*INFORMATION PROVIDED:*
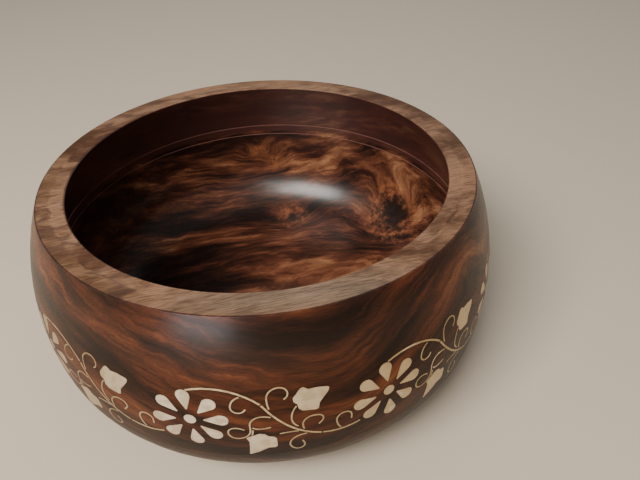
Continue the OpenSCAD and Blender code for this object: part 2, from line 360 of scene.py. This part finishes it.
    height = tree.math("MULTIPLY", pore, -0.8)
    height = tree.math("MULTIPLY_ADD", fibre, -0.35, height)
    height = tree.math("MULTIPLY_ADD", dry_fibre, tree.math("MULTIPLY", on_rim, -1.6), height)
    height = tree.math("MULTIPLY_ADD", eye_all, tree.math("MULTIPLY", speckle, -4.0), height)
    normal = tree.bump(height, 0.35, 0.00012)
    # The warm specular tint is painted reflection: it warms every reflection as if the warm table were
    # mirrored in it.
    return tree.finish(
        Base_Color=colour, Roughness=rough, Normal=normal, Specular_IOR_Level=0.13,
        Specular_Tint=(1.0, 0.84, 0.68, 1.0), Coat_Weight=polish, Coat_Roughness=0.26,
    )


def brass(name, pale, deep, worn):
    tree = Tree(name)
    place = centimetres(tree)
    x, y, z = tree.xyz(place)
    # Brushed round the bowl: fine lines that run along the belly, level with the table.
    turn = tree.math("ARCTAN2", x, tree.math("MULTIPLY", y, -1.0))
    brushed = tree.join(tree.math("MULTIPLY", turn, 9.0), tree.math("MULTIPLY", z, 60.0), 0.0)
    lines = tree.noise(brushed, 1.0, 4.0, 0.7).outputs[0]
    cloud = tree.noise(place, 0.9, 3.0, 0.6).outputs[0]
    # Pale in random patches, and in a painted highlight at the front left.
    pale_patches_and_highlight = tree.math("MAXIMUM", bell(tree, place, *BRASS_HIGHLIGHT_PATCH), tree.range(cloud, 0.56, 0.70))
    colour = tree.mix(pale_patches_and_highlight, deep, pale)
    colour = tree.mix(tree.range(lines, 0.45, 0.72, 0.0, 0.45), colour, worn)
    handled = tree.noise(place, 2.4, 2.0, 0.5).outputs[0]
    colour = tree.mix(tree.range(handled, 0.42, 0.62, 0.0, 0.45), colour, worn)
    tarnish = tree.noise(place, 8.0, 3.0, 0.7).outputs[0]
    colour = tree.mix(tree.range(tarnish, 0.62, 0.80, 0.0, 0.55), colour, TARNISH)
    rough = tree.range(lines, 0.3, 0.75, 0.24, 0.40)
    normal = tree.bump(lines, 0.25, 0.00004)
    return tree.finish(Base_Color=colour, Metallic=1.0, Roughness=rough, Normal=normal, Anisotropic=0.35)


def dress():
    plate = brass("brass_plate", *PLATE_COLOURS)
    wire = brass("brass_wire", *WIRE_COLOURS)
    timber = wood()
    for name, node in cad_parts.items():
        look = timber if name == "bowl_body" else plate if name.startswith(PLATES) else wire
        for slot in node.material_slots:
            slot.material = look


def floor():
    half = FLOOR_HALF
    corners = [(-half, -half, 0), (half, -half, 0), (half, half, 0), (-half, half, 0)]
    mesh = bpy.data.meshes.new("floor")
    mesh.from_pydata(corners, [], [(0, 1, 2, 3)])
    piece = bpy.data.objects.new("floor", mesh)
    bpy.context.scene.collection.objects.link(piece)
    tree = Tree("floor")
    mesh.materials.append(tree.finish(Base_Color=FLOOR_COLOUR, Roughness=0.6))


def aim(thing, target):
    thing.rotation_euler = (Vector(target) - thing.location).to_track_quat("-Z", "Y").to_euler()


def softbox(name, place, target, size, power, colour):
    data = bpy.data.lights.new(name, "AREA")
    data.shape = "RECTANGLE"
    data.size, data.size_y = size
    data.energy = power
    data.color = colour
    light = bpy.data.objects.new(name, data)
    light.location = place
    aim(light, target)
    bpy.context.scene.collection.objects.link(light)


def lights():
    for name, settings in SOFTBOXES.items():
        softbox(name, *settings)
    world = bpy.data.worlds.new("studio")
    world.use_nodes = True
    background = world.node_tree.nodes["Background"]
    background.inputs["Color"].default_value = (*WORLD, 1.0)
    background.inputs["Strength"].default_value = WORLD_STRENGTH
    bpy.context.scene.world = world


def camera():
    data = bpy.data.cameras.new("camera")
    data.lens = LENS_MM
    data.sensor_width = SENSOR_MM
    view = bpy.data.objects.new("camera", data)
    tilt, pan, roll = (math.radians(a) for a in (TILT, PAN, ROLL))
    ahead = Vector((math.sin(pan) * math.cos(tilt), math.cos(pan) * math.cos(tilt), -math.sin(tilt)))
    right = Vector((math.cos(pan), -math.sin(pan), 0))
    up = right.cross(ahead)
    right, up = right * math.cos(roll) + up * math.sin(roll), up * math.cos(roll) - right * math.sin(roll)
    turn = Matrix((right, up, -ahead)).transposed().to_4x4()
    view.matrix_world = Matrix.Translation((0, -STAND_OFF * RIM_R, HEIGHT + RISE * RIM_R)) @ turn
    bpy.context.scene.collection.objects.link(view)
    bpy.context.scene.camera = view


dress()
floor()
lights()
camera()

*TASK BRIEF:*
Your task is to repeat the data exactly, with nothing left out.

*PROBLEM SOLUTION:*
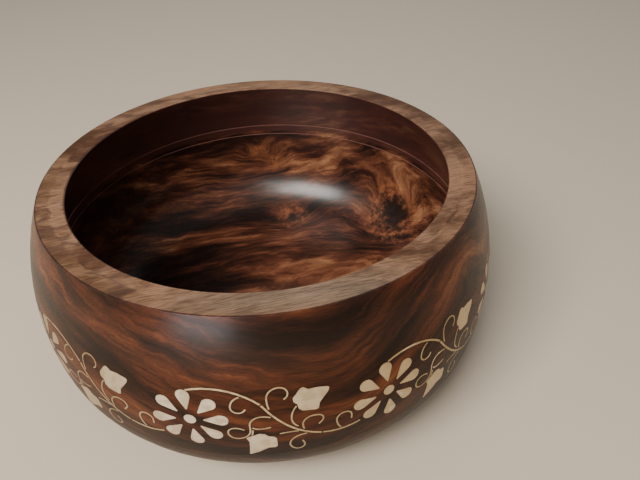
Continue the OpenSCAD and Blender code for this object: part 2, from line 360 of scene.py. This part finishes it.
    height = tree.math("MULTIPLY", pore, -0.8)
    height = tree.math("MULTIPLY_ADD", fibre, -0.35, height)
    height = tree.math("MULTIPLY_ADD", dry_fibre, tree.math("MULTIPLY", on_rim, -1.6), height)
    height = tree.math("MULTIPLY_ADD", eye_all, tree.math("MULTIPLY", speckle, -4.0), height)
    normal = tree.bump(height, 0.35, 0.00012)
    # The warm specular tint is painted reflection: it warms every reflection as if the warm table were
    # mirrored in it.
    return tree.finish(
        Base_Color=colour, Roughness=rough, Normal=normal, Specular_IOR_Level=0.13,
        Specular_Tint=(1.0, 0.84, 0.68, 1.0), Coat_Weight=polish, Coat_Roughness=0.26,
    )


def brass(name, pale, deep, worn):
    tree = Tree(name)
    place = centimetres(tree)
    x, y, z = tree.xyz(place)
    # Brushed round the bowl: fine lines that run along the belly, level with the table.
    turn = tree.math("ARCTAN2", x, tree.math("MULTIPLY", y, -1.0))
    brushed = tree.join(tree.math("MULTIPLY", turn, 9.0), tree.math("MULTIPLY", z, 60.0), 0.0)
    lines = tree.noise(brushed, 1.0, 4.0, 0.7).outputs[0]
    cloud = tree.noise(place, 0.9, 3.0, 0.6).outputs[0]
    # Pale in random patches, and in a painted highlight at the front left.
    pale_patches_and_highlight = tree.math("MAXIMUM", bell(tree, place, *BRASS_HIGHLIGHT_PATCH), tree.range(cloud, 0.56, 0.70))
    colour = tree.mix(pale_patches_and_highlight, deep, pale)
    colour = tree.mix(tree.range(lines, 0.45, 0.72, 0.0, 0.45), colour, worn)
    handled = tree.noise(place, 2.4, 2.0, 0.5).outputs[0]
    colour = tree.mix(tree.range(handled, 0.42, 0.62, 0.0, 0.45), colour, worn)
    tarnish = tree.noise(place, 8.0, 3.0, 0.7).outputs[0]
    colour = tree.mix(tree.range(tarnish, 0.62, 0.80, 0.0, 0.55), colour, TARNISH)
    rough = tree.range(lines, 0.3, 0.75, 0.24, 0.40)
    normal = tree.bump(lines, 0.25, 0.00004)
    return tree.finish(Base_Color=colour, Metallic=1.0, Roughness=rough, Normal=normal, Anisotropic=0.35)


def dress():
    plate = brass("brass_plate", *PLATE_COLOURS)
    wire = brass("brass_wire", *WIRE_COLOURS)
    timber = wood()
    for name, node in cad_parts.items():
        look = timber if name == "bowl_body" else plate if name.startswith(PLATES) else wire
        for slot in node.material_slots:
            slot.material = look


def floor():
    half = FLOOR_HALF
    corners = [(-half, -half, 0), (half, -half, 0), (half, half, 0), (-half, half, 0)]
    mesh = bpy.data.meshes.new("floor")
    mesh.from_pydata(corners, [], [(0, 1, 2, 3)])
    piece = bpy.data.objects.new("floor", mesh)
    bpy.context.scene.collection.objects.link(piece)
    tree = Tree("floor")
    mesh.materials.append(tree.finish(Base_Color=FLOOR_COLOUR, Roughness=0.6))


def aim(thing, target):
    thing.rotation_euler = (Vector(target) - thing.location).to_track_quat("-Z", "Y").to_euler()


def softbox(name, place, target, size, power, colour):
    data = bpy.data.lights.new(name, "AREA")
    data.shape = "RECTANGLE"
    data.size, data.size_y = size
    data.energy = power
    data.color = colour
    light = bpy.data.objects.new(name, data)
    light.location = place
    aim(light, target)
    bpy.context.scene.collection.objects.link(light)


def lights():
    for name, settings in SOFTBOXES.items():
        softbox(name, *settings)
    world = bpy.data.worlds.new("studio")
    world.use_nodes = True
    background = world.node_tree.nodes["Background"]
    background.inputs["Color"].default_value = (*WORLD, 1.0)
    background.inputs["Strength"].default_value = WORLD_STRENGTH
    bpy.context.scene.world = world


def camera():
    data = bpy.data.cameras.new("camera")
    data.lens = LENS_MM
    data.sensor_width = SENSOR_MM
    view = bpy.data.objects.new("camera", data)
    tilt, pan, roll = (math.radians(a) for a in (TILT, PAN, ROLL))
    ahead = Vector((math.sin(pan) * math.cos(tilt), math.cos(pan) * math.cos(tilt), -math.sin(tilt)))
    right = Vector((math.cos(pan), -math.sin(pan), 0))
    up = right.cross(ahead)
    right, up = right * math.cos(roll) + up * math.sin(roll), up * math.cos(roll) - right * math.sin(roll)
    turn = Matrix((right, up, -ahead)).transposed().to_4x4()
    view.matrix_world = Matrix.Translation((0, -STAND_OFF * RIM_R, HEIGHT + RISE * RIM_R)) @ turn
    bpy.context.scene.collection.objects.link(view)
    bpy.context.scene.camera = view


dress()
floor()
lights()
camera()